October 24th, 2012


Emeralds under my Tyres

We're back from Ireland. It was an excellent time in general, but one particular point is worthy of mention at this point.

I hired a car, a 6-speed diesel Vauxhall Insignia. It came with scuff marks on the front and rear bumpers.

It did not come with that lever one usually finds between the seats for operating a hand brake.

It's just possible the two are related.


What it did have was a button. Stick a fingertip under it and pull upwards, and a noise would be heard and the wheels would be braked. Press it down, and that brake would not immediately release: instead, a chime would sound and a warning light would appear on the dashboard indicating one should press the pedal.

(Which pedal it didn't actually state.)

So I'd press the button, and then press the various pedals to get the light to disappear.

I'd done about 400 miles over the course of a few days (mostly on cruise control, where hand brakes are totally unnecessary) before finally realising that the button pressing part was not actually required. Just put the car in gear and try to drive, and the brake would release without any fuss whatsoever.

I would have found this out earlier, probably, if a manual had been available in the vehicle.

In future, I will insist on that.

An example for the Adelphi

Once upon a time, we would attend the Irish National SF Conventions, the Octocons. And perhaps we will do so again. But we will never forget our first one, for two reasons.

Firstly, on walking in to the convention and asking to register, we were recognised by the person behind the registration desk, despite the fact that bellinghwoman had never set foot in that country before our arrival a couple of hours earlier. (sacristan still recognises us, but these days with more excuse.)

And secondly, because it took place that year, and for the next few years, in the Royal Marine hotel, which is in the ferry of of Dun Laoghaire (and no, I no longer have to check that spelling).

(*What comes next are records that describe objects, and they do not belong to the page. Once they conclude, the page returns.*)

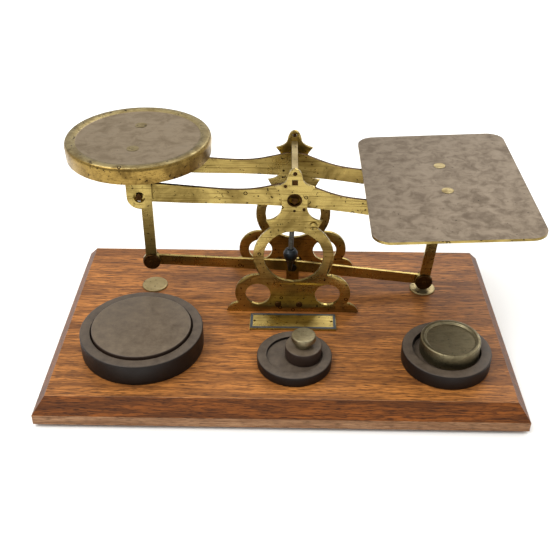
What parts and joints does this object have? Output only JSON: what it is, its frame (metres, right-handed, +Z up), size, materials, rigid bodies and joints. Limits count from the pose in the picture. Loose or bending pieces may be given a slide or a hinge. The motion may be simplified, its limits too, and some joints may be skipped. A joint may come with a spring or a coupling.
{
  "type": "letter scale",
  "caption": "Desk letter scale: fretted brass stand on an oak board, equal-armed beam with round pan and flat letter plate, lower link, cups and disc weights.",
  "frame": {"origin": "centre of the felt's underside, on the table", "axes": "+X from the round pan to the letter plate, +Y away from the user, +Z up"},
  "size_m": [0.2443, 0.1523, 0.1092],
  "materials": {
    "oak": "varnished oak, straight grain along the length",
    "felt": "dark pressed felt",
    "brass": "aged lacquered brass, spotted and softly polished",
    "worn_brass": "tarnished brass with bright worn edges",
    "dark_brass": "brass with a dark brown japanned coat",
    "dark_cup": "near-black brown moulded composition, satin",
    "dark_steel": "oiled dark steel"
  },
  "bodies": {
    "stand": {"felt_pad": "felt", "base_board": "oak", "weight_cup_left": "dark_cup", "weight_cup_middle": "dark_cup", "weight_cup_right": "dark_cup", "cup_screw_left": "dark_steel", "cup_screw_middle": "dark_steel", "cup_screw_right": "dark_steel", "frame_plate_front": "brass", "frame_plate_rear": "brass", "hub_bearing_front": "dark_steel", "hub_bearing_rear": "dark_steel", "foot_bracket_front": "brass", "foot_bracket_rear": "brass", "foot_rivet_front_1": "dark_steel", "foot_rivet_front_2": "dark_steel", "foot_rivet_rear_1": "dark_steel", "foot_rivet_rear_2": "dark_steel", "foot_screw_front_1": "dark_steel", "foot_screw_front_2": "dark_steel", "foot_screw_rear_1": "dark_steel", "foot_screw_rear_2": "dark_steel", "top_spacer_bar": "brass", "shoulder_screw": "brass", "stay_post": "brass", "stay_post_screw": "dark_steel", "stay_pivot_pin": "dark_steel", "nameplate": "brass", "stop_left": "brass", "stop_right": "brass", "finial_pin_front": "dark_steel", "finial_pin_rear": "dark_steel", "plate_pin_1": "dark_steel", "plate_pin_2": "dark_steel"},
    "beam": {"beam_plate_front": "brass", "beam_plate_rear": "brass", "centre_knife": "dark_steel", "end_knife_left": "dark_steel", "end_knife_right": "dark_steel", "pointer_rod": "dark_steel", "gravity_bob": "dark_steel"},
    "round_pan_support": {"yoke_left": "brass", "leg_left": "brass", "leg_pin_left": "dark_steel", "pan_rivet_left_front": "brass", "pan_rivet_left_rear": "brass", "round_pan": "worn_brass"},
    "letter_plate_support": {"yoke_right": "brass", "leg_right": "brass", "leg_pin_right": "dark_steel", "pan_rivet_right_front": "brass", "pan_rivet_right_rear": "brass", "letter_plate": "worn_brass"},
    "stay": {"stay_bar": "brass"},
    "four_ounce": {"weight_4_oz": "dark_brass"},
    "two_ounce": {"weight_2_oz": "worn_brass"},
    "half_ounce": {"weight_half_oz": "dark_brass"},
    "quarter_ounce": {"weight_quarter_oz": "worn_brass"}
  },
  "joints": [
    {"name": "beam_tilt", "type": "hinge", "parent": "stand", "child": "beam", "pos_m": [0.0056, 0.0271, 0.0823], "axis": [0, -1, 0], "range_deg": [0, 8.4]},
    {"name": "left_support_pivot", "type": "hinge", "parent": "beam", "child": "round_pan_support", "pos_m": [-0.0733, 0.0271, 0.08649], "axis": [0, -1, 0], "range_deg": [-8.4, 0]},
    {"name": "right_support_pivot", "type": "hinge", "parent": "beam", "child": "letter_plate_support", "pos_m": [0.08427, 0.0271, 0.07492], "axis": [0, -1, 0], "range_deg": [-8.4, 0]},
    {"name": "stay_pivot", "type": "hinge", "parent": "stand", "child": "stay", "pos_m": [0.0056, 0.0271, 0.0292], "axis": [0, -1, 0], "range_deg": [0, 8.4]},
    {"name": "four_ounce_lift", "type": "slide", "parent": "stand", "child": "four_ounce", "axis": [0, 0, 1], "range_m": [0, 0.03]},
    {"name": "two_ounce_lift", "type": "slide", "parent": "stand", "child": "two_ounce", "axis": [0, 0, 1], "range_m": [0, 0.03]},
    {"name": "half_ounce_lift", "type": "slide", "parent": "stand", "child": "half_ounce", "axis": [0, 0, 1], "range_m": [0, 0.03]},
    {"name": "quarter_ounce_lift", "type": "slide", "parent": "half_ounce", "child": "quarter_ounce", "axis": [0, 0, 1], "range_m": [0, 0.03]}
  ],
  "couplings": [
    {"joint": "left_support_pivot", "follows": "beam_tilt", "ratio": -1},
    {"joint": "right_support_pivot", "follows": "beam_tilt", "ratio": -1},
    {"joint": "stay_pivot", "follows": "beam_tilt", "ratio": 1}
  ]
}
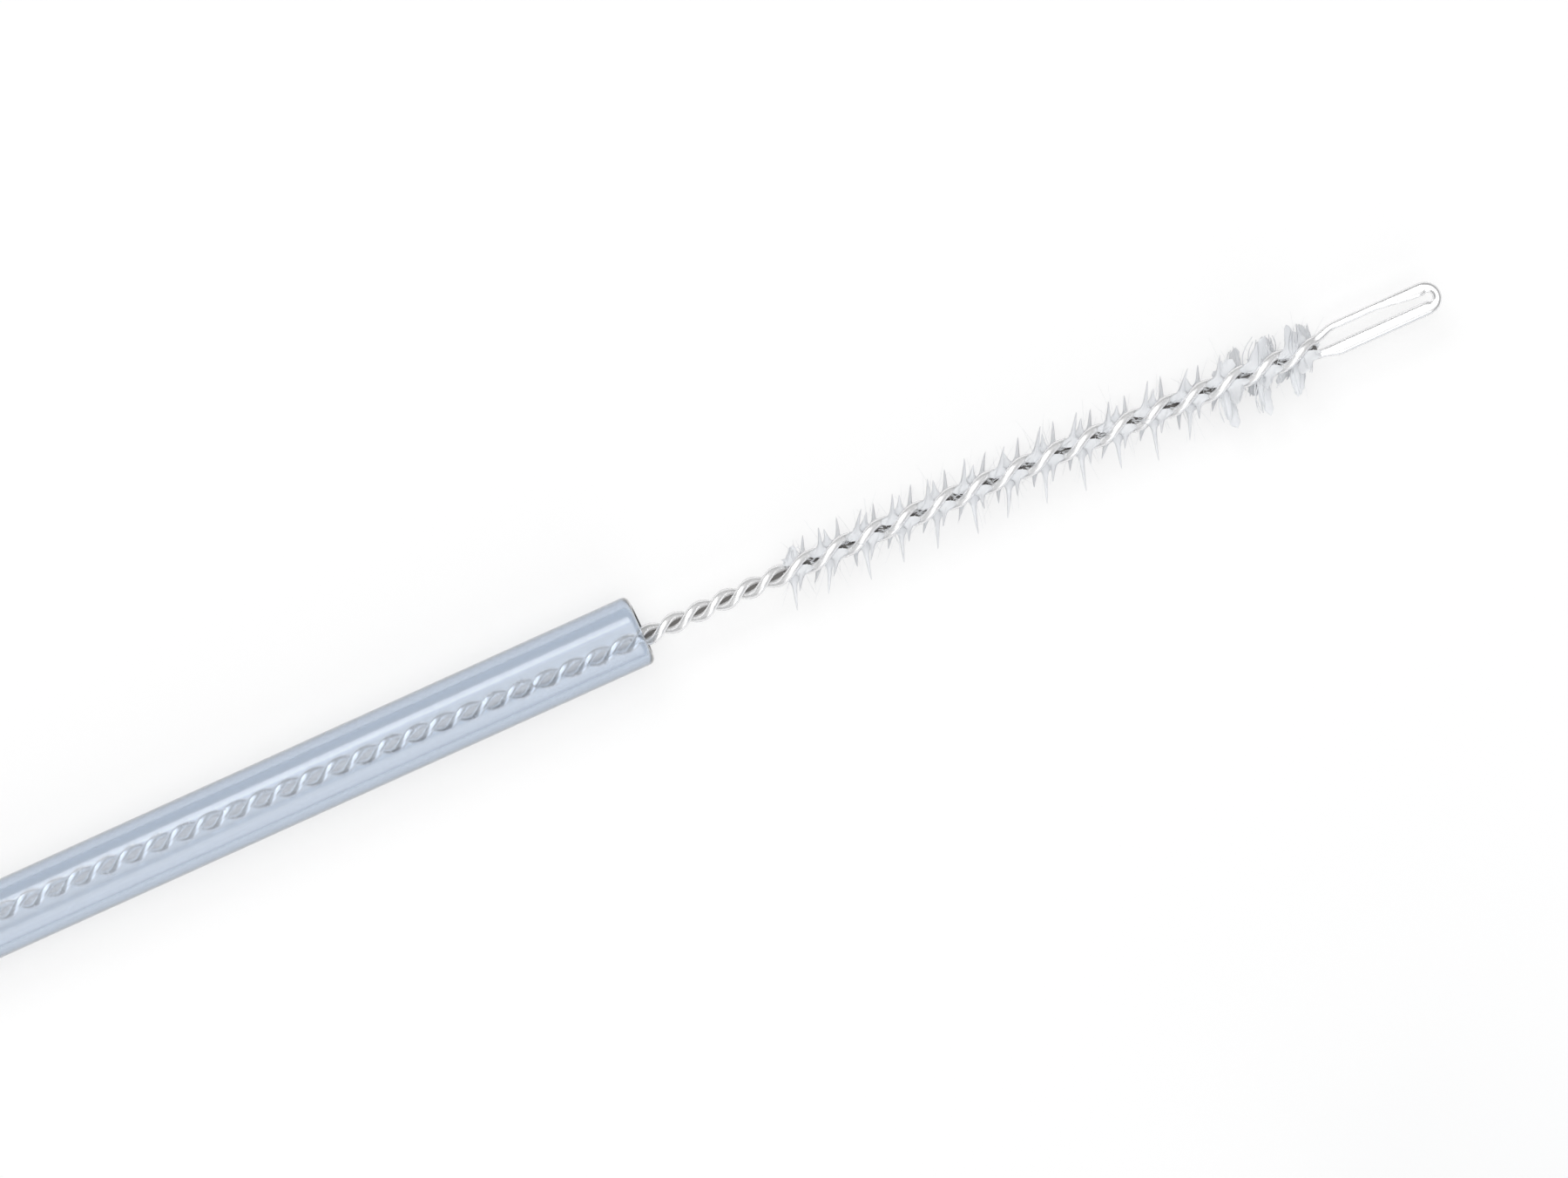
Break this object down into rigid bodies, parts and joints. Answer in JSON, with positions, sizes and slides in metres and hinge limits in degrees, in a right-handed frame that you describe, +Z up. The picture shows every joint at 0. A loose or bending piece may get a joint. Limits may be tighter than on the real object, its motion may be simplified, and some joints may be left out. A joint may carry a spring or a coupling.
{
  "type": "cytology brush",
  "caption": "Twisted wire brush with a loop tip and fine bristles, drawn into a long clear plastic sheath by a finger spool that slides on a slotted handle with a thumb ring.",
  "frame": {"origin": "on the table, under the middle of the box round the handle and the sheath's straight stretch", "axes": "+X along the straight sheath and the brush, from coil to tip, and along the handle to its thumb ring; +Z up from the table"},
  "size_m": [0.1478, 0.051, 0.009],
  "materials": {
    "clear_sheath": "clear bluish plastic, smooth",
    "steel_wire": "bright drawn steel",
    "nylon_bristle": "white translucent nylon",
    "white_moulding": "white moulded plastic, satin",
    "blue_moulding": "blue-grey moulded plastic, satin",
    "grey_sleeve": "grey soft plastic, matte",
    "brass_fitting": "turned brass"
  },
  "bodies": {
    "handle": {"handle_stem": "white_moulding", "nose_cap": "white_moulding", "strain_relief": "grey_sleeve", "ferrule": "brass_fitting", "sheath_end": "clear_sheath", "sheath_lead": "clear_sheath", "sheath_coil": "clear_sheath", "sheath_distal": "clear_sheath", "drive_wire": "steel_wire"},
    "spool": {"finger_spool": "blue_moulding", "wire_clamp": "brass_fitting", "clamp_screw_front": "steel_wire", "clamp_screw_rear": "steel_wire", "drive_tube": "steel_wire"},
    "brush": {"brush_wire": "steel_wire", "tuft_01": "nylon_bristle", "tuft_02": "nylon_bristle", "tuft_03": "nylon_bristle", "tuft_04": "nylon_bristle", "tuft_05": "nylon_bristle", "tuft_06": "nylon_bristle", "tuft_07": "nylon_bristle", "tuft_08": "nylon_bristle", "tuft_09": "nylon_bristle", "tuft_10": "nylon_bristle", "tuft_11": "nylon_bristle", "tuft_12": "nylon_bristle", "tuft_13": "nylon_bristle", "tuft_14": "nylon_bristle", "tuft_15": "nylon_bristle", "tuft_16": "nylon_bristle", "tuft_17": "nylon_bristle", "tuft_18": "nylon_bristle", "tuft_19": "nylon_bristle", "tuft_20": "nylon_bristle", "tuft_21": "nylon_bristle", "tuft_22": "nylon_bristle", "tuft_23": "nylon_bristle", "tuft_24": "nylon_bristle", "tuft_25": "nylon_bristle", "tuft_26": "nylon_bristle", "tuft_27": "nylon_bristle", "tuft_28": "nylon_bristle", "tuft_29": "nylon_bristle", "tuft_30": "nylon_bristle", "tuft_31": "nylon_bristle", "tuft_32": "nylon_bristle", "tuft_33": "nylon_bristle", "tuft_34": "nylon_bristle", "tuft_35": "nylon_bristle", "tuft_36": "nylon_bristle", "tuft_37": "nylon_bristle", "tuft_38": "nylon_bristle", "tuft_39": "nylon_bristle", "tuft_40": "nylon_bristle", "tuft_41": "nylon_bristle", "tuft_42": "nylon_bristle", "tuft_43": "nylon_bristle", "tuft_44": "nylon_bristle"}
  },
  "joints": [
    {"name": "spool_slide", "type": "slide", "parent": "handle", "child": "spool", "axis": [1, 0, 0], "range_m": [0, 0.0225]},
    {"name": "brush_slide", "type": "slide", "parent": "handle", "child": "brush", "axis": [-0.9998, 0.0196, 0], "range_m": [0, 0.0225], "deforming": ["drive_wire", "tuft_01", "tuft_02", "tuft_03", "tuft_04", "tuft_05", "tuft_06", "tuft_07", "tuft_08", "tuft_09", "tuft_10", "tuft_11", "tuft_12", "tuft_13", "tuft_14", "tuft_15", "tuft_16", "tuft_17", "tuft_18", "tuft_19", "tuft_20", "tuft_21", "tuft_22", "tuft_23", "tuft_24", "tuft_25", "tuft_26", "tuft_27", "tuft_28", "tuft_29", "tuft_30", "tuft_31", "tuft_32", "tuft_33", "tuft_34", "tuft_35", "tuft_36", "tuft_37", "tuft_38", "tuft_39", "tuft_40", "tuft_41", "tuft_42", "tuft_43", "tuft_44"]}
  ],
  "couplings": [
    {"joint": "brush_slide", "follows": "spool_slide", "ratio": 1}
  ]
}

This was one of those magnificent places, known for having been the haunt of Sinatra and Laurel & Hardy and a whole lot more. It had a beautiful frontage, and would catch the afternoon sun nicely. Just up the hill from the ferry terminal, and from the DART station, it was easy to get to as well. But it was fading, and at the end of the 90s it was slated for closing and possible demolition, or at the least conversion into flats. Octocon itself moved away and found itself for a while in the hinterlands of Co. Kildare, in Maynooth. We forgot about the elderly lady by the seaside.

This last week, we were back. The hotel is still there, but they've knocked part of it down. Happily, the part they demolished was the rather cheap 1960s (?) extension that the function rooms had been in. And they've built a new 8 storey extension in its place, with new modern rooms. It's got light pouring in through its sides and is, in general, a good piece of modern architecture. It's the right size for its position, being only slightly higher than the car park and shopping mall beside it, and it just works. By dint of arriving two days early, we got a nice room, one with an extra 7 foot of width over the normal rooms, and it had both a bath and a shower cubicle.

It had only one real downside: the bed was too soft for me.

(On the other hand, that meant it was unusually to bellinghwoman's preferences.)

As for the frequent complaint about plugs: there were 4 free sockets just above the back of the desk, and two beneath each bedside table, giving a total of 8 sockets. It's a serious gadget freak that can need all of those.

They also do a pretty good wedding, with above average food. This being Ireland, you will get steamed potatoes to go with your roast potatoes, but the beef served was both generous and tender. And the banqueting suite is not an internal box - it has full height glass along the frontage, looking down to the Irish Sea.

In general, especially if you can get the £65/day rate we got (no breakfast, but that was €9 each if we wanted it), a pretty good one.